**Work to complete**
Restate the span of lines that starts with the line containing "on the origin" and ends with the line containing "FLOOR_Z = BALL_LOW.z", word for word, including both, with nothing else.

BEGIN Records for the task

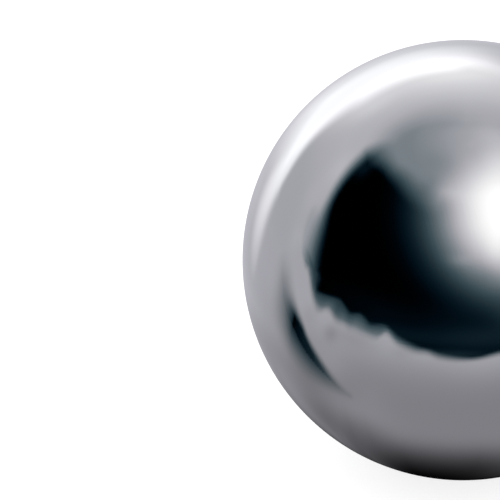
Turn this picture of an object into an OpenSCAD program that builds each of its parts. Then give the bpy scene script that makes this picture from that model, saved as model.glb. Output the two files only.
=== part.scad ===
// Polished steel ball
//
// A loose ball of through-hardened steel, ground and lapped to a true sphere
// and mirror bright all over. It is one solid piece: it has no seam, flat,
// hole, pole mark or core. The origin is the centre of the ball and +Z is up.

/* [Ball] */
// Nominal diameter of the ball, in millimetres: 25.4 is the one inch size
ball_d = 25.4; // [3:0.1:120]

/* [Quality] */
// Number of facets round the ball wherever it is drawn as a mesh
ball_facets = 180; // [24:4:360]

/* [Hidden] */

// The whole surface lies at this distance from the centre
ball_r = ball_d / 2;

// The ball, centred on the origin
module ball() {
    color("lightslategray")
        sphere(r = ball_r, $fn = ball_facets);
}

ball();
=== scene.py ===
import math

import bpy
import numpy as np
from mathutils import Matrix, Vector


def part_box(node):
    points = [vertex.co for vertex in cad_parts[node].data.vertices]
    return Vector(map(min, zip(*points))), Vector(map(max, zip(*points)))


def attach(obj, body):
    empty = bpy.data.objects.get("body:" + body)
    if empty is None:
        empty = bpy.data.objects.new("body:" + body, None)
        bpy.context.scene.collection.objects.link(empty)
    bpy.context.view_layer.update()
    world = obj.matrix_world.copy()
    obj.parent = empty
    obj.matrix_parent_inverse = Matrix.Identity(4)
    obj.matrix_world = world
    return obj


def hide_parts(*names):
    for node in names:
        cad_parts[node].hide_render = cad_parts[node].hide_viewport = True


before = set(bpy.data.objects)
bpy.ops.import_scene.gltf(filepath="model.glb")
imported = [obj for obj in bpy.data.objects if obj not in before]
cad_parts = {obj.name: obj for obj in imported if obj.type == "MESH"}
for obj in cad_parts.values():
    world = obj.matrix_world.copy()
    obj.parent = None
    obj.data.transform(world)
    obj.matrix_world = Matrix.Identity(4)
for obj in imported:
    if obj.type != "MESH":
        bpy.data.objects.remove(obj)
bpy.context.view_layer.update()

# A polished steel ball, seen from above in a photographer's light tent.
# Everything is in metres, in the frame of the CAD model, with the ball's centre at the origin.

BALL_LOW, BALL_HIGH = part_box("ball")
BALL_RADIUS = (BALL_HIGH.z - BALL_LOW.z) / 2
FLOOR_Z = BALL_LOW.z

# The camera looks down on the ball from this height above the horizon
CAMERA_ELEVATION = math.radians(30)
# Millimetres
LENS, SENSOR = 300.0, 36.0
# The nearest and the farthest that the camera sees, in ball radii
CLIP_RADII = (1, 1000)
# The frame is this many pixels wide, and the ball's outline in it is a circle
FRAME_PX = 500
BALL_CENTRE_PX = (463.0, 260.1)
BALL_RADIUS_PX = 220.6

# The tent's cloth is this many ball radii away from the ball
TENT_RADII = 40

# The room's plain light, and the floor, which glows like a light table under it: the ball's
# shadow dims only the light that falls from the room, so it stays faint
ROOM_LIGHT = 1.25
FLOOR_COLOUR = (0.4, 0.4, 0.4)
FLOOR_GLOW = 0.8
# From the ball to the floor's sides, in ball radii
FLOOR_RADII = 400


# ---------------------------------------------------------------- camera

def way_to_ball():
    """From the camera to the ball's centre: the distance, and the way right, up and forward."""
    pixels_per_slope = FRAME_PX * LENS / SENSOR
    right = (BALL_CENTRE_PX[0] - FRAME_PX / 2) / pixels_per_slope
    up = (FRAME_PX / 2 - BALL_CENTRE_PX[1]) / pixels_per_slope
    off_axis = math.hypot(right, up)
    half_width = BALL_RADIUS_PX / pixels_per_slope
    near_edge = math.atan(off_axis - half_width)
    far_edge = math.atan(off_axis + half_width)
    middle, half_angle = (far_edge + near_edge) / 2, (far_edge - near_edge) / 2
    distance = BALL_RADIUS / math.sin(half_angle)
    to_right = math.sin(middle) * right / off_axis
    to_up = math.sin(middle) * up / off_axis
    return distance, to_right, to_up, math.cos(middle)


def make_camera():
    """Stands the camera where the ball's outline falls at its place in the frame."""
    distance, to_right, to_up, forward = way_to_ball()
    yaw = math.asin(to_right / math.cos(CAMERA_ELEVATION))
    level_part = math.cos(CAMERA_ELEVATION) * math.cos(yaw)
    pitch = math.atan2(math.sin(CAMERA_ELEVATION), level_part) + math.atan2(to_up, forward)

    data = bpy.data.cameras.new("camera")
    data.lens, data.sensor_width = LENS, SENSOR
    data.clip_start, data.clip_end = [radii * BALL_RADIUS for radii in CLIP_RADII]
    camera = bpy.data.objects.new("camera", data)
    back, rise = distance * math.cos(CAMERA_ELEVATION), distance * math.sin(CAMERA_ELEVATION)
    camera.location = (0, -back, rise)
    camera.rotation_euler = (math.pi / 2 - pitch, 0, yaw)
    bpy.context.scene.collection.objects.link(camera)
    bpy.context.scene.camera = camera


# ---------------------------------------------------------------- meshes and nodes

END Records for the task
BEGIN Records for the task

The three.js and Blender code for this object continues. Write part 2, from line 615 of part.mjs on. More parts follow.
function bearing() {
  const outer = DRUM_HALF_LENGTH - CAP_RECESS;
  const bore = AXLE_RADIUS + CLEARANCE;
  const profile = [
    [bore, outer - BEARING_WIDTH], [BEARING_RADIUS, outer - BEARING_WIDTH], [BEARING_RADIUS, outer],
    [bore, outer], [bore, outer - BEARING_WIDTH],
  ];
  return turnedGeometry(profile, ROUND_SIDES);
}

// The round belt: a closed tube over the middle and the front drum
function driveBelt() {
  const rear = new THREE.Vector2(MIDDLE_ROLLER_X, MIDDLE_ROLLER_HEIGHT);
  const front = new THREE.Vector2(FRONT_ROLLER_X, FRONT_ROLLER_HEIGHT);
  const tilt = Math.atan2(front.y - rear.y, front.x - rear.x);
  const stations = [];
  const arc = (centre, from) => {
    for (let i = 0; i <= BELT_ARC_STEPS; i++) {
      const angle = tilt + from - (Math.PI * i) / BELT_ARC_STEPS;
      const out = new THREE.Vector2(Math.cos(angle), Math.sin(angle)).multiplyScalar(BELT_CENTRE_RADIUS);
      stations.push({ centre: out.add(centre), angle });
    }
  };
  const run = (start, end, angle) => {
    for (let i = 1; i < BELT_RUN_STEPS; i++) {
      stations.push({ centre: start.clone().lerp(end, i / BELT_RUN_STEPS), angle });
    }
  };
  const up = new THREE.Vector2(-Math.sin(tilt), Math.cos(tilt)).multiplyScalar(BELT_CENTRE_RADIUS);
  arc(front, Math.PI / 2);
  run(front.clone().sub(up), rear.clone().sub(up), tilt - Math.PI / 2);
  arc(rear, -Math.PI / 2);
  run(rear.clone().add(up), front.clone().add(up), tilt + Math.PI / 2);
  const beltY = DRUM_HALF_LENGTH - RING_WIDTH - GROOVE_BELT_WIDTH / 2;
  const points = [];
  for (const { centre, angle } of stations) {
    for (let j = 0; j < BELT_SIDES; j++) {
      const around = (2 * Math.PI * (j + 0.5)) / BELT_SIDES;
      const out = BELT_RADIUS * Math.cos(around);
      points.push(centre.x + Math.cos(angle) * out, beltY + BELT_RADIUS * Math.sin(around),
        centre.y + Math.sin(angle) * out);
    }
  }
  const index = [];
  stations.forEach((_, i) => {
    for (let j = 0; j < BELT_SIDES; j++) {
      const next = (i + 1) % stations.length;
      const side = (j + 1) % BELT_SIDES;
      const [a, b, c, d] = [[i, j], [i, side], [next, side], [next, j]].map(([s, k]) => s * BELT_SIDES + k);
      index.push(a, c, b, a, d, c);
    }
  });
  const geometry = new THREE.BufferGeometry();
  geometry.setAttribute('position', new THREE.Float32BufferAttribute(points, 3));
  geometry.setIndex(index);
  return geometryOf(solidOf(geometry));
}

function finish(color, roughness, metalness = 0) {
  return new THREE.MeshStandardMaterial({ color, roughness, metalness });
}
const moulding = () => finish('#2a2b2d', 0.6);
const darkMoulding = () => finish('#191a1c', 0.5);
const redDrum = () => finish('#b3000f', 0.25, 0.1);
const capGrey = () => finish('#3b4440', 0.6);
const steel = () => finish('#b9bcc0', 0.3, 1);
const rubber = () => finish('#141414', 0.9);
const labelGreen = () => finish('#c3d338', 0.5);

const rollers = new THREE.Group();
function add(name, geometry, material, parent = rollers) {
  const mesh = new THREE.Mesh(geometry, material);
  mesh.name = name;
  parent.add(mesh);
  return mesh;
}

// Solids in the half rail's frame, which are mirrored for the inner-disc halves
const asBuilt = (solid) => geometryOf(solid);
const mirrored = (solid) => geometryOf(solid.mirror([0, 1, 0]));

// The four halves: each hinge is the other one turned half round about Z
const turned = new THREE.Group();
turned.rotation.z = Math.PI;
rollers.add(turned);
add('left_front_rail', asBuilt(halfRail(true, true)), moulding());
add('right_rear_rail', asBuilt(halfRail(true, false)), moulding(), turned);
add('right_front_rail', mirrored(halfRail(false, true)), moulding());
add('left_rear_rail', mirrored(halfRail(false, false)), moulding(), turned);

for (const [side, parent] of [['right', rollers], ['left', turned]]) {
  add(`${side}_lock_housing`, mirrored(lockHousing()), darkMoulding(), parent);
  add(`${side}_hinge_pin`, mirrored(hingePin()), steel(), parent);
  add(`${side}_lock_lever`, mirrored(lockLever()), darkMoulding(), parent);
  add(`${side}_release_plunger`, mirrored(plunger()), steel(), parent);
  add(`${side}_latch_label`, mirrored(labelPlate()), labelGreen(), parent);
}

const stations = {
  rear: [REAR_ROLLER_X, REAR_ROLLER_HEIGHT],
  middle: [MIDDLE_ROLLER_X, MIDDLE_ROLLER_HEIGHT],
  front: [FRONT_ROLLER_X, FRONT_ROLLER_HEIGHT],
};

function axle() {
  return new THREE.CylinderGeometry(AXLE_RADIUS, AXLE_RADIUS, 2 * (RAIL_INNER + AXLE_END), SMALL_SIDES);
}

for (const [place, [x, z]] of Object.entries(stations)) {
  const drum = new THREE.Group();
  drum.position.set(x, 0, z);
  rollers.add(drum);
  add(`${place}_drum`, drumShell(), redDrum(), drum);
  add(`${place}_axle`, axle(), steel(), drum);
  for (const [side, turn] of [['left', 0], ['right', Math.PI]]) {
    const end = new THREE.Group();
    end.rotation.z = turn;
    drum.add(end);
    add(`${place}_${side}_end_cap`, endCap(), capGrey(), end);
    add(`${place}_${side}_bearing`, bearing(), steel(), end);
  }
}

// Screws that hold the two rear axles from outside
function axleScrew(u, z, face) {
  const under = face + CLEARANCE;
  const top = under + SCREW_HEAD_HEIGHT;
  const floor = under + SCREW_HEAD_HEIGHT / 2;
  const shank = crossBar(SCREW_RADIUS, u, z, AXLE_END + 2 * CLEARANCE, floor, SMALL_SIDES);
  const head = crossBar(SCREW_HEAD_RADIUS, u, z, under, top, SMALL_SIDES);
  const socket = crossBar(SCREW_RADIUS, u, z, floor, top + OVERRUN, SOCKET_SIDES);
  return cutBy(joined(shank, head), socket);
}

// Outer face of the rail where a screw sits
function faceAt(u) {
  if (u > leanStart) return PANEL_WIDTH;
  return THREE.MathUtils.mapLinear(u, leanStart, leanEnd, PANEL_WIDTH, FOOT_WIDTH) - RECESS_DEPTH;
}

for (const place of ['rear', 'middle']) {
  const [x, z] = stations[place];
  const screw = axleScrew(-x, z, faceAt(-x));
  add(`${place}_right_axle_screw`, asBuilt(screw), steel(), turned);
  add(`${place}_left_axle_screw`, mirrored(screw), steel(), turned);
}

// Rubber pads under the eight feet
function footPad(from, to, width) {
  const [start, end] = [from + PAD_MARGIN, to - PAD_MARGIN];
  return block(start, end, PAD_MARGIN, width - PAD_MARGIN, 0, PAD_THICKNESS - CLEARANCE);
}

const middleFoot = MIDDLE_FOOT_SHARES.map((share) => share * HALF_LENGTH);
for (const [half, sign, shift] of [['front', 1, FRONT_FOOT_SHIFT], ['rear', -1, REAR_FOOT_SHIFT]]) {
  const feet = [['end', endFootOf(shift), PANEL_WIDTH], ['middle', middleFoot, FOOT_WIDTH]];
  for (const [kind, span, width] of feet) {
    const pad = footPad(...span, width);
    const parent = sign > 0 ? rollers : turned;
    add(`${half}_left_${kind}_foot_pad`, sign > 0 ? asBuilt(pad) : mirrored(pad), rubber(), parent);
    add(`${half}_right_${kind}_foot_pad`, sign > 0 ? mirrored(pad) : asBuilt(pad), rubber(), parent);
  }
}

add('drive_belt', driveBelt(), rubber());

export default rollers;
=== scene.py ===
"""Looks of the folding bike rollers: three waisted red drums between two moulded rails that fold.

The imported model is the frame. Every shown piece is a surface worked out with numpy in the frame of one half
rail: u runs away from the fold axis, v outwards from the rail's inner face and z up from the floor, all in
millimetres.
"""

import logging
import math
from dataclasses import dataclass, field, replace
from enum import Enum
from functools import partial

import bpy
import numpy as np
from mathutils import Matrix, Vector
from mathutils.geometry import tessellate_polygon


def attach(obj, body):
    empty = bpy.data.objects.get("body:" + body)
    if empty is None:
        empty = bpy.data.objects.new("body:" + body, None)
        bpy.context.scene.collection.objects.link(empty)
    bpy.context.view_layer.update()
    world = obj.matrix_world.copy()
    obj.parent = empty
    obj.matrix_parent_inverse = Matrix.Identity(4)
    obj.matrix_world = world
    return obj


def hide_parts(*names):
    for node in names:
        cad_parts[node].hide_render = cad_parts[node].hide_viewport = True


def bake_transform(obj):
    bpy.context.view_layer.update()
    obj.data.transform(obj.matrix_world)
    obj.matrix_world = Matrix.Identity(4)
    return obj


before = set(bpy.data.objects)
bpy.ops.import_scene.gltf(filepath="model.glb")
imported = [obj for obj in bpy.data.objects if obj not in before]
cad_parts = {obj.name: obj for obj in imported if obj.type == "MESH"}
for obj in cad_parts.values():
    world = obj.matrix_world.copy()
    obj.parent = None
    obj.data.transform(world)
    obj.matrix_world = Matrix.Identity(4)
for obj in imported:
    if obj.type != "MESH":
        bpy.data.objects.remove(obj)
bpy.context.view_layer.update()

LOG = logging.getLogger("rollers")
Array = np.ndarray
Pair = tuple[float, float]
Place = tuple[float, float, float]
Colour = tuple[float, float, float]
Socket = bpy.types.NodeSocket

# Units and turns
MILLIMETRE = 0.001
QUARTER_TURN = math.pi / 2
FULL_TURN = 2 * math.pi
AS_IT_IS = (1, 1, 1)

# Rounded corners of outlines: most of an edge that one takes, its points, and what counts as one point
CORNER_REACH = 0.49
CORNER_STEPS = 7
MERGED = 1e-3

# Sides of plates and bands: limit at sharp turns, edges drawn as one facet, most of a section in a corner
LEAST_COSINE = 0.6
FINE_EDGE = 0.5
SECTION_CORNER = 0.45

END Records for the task
BEGIN Records for the task

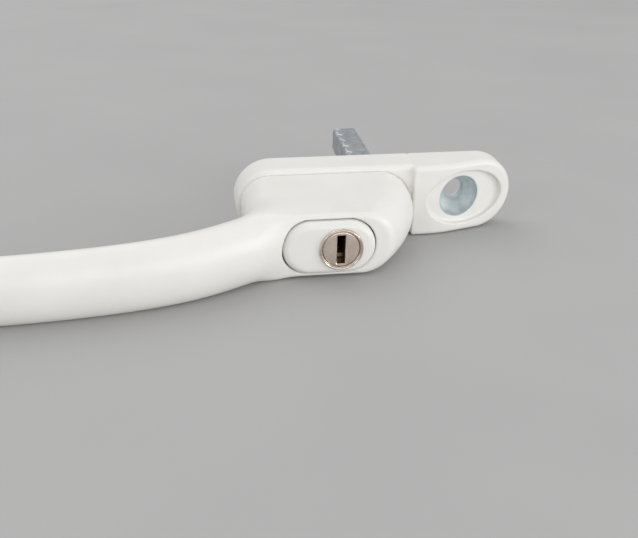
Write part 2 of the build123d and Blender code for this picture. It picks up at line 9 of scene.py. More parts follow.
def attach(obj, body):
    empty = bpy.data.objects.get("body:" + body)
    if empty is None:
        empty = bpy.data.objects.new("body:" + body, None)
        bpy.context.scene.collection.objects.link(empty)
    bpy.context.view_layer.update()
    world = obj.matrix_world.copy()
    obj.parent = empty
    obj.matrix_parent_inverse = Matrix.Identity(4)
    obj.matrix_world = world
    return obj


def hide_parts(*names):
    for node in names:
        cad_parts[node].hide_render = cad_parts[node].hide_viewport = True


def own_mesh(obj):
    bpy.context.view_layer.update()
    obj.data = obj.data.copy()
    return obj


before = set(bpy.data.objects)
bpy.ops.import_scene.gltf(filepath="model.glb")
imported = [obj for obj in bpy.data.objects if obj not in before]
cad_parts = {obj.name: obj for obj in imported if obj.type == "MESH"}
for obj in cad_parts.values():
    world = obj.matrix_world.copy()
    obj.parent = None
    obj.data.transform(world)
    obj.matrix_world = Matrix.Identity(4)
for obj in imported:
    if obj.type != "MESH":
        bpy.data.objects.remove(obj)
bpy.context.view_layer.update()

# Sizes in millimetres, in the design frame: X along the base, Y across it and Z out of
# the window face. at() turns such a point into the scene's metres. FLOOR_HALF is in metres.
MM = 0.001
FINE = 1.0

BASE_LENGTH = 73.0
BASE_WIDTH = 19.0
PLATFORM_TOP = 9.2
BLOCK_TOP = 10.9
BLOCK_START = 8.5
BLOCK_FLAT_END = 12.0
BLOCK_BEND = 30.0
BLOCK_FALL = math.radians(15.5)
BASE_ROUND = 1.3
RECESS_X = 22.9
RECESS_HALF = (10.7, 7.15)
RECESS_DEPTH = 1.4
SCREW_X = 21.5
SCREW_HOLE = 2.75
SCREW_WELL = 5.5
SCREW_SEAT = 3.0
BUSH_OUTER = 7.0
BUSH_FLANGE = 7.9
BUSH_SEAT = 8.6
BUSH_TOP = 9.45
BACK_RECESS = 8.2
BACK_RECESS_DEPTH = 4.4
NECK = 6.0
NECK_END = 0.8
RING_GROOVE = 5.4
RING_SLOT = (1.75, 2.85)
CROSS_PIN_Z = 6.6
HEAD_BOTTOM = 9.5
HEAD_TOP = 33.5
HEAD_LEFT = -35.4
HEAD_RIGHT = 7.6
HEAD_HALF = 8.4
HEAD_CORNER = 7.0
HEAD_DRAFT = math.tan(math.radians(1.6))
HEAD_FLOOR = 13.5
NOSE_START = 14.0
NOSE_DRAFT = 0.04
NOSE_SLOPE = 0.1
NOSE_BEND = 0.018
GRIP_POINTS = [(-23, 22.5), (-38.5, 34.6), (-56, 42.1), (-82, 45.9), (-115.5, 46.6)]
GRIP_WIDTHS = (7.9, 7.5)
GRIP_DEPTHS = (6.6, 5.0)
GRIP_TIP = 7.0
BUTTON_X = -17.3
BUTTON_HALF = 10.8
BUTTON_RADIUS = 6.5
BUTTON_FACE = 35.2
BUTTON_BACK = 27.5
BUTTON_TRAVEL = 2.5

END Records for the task

**Solution for this task**
// The ball, centred on the origin
module ball() {
    color("lightslategray")
        sphere(r = ball_r, $fn = ball_facets);
}

ball();
=== scene.py ===
import math

import bpy
import numpy as np
from mathutils import Matrix, Vector


def part_box(node):
    points = [vertex.co for vertex in cad_parts[node].data.vertices]
    return Vector(map(min, zip(*points))), Vector(map(max, zip(*points)))


def attach(obj, body):
    empty = bpy.data.objects.get("body:" + body)
    if empty is None:
        empty = bpy.data.objects.new("body:" + body, None)
        bpy.context.scene.collection.objects.link(empty)
    bpy.context.view_layer.update()
    world = obj.matrix_world.copy()
    obj.parent = empty
    obj.matrix_parent_inverse = Matrix.Identity(4)
    obj.matrix_world = world
    return obj


def hide_parts(*names):
    for node in names:
        cad_parts[node].hide_render = cad_parts[node].hide_viewport = True


before = set(bpy.data.objects)
bpy.ops.import_scene.gltf(filepath="model.glb")
imported = [obj for obj in bpy.data.objects if obj not in before]
cad_parts = {obj.name: obj for obj in imported if obj.type == "MESH"}
for obj in cad_parts.values():
    world = obj.matrix_world.copy()
    obj.parent = None
    obj.data.transform(world)
    obj.matrix_world = Matrix.Identity(4)
for obj in imported:
    if obj.type != "MESH":
        bpy.data.objects.remove(obj)
bpy.context.view_layer.update()

# A polished steel ball, seen from above in a photographer's light tent.
# Everything is in metres, in the frame of the CAD model, with the ball's centre at the origin.

BALL_LOW, BALL_HIGH = part_box("ball")
BALL_RADIUS = (BALL_HIGH.z - BALL_LOW.z) / 2
FLOOR_Z = BALL_LOW.z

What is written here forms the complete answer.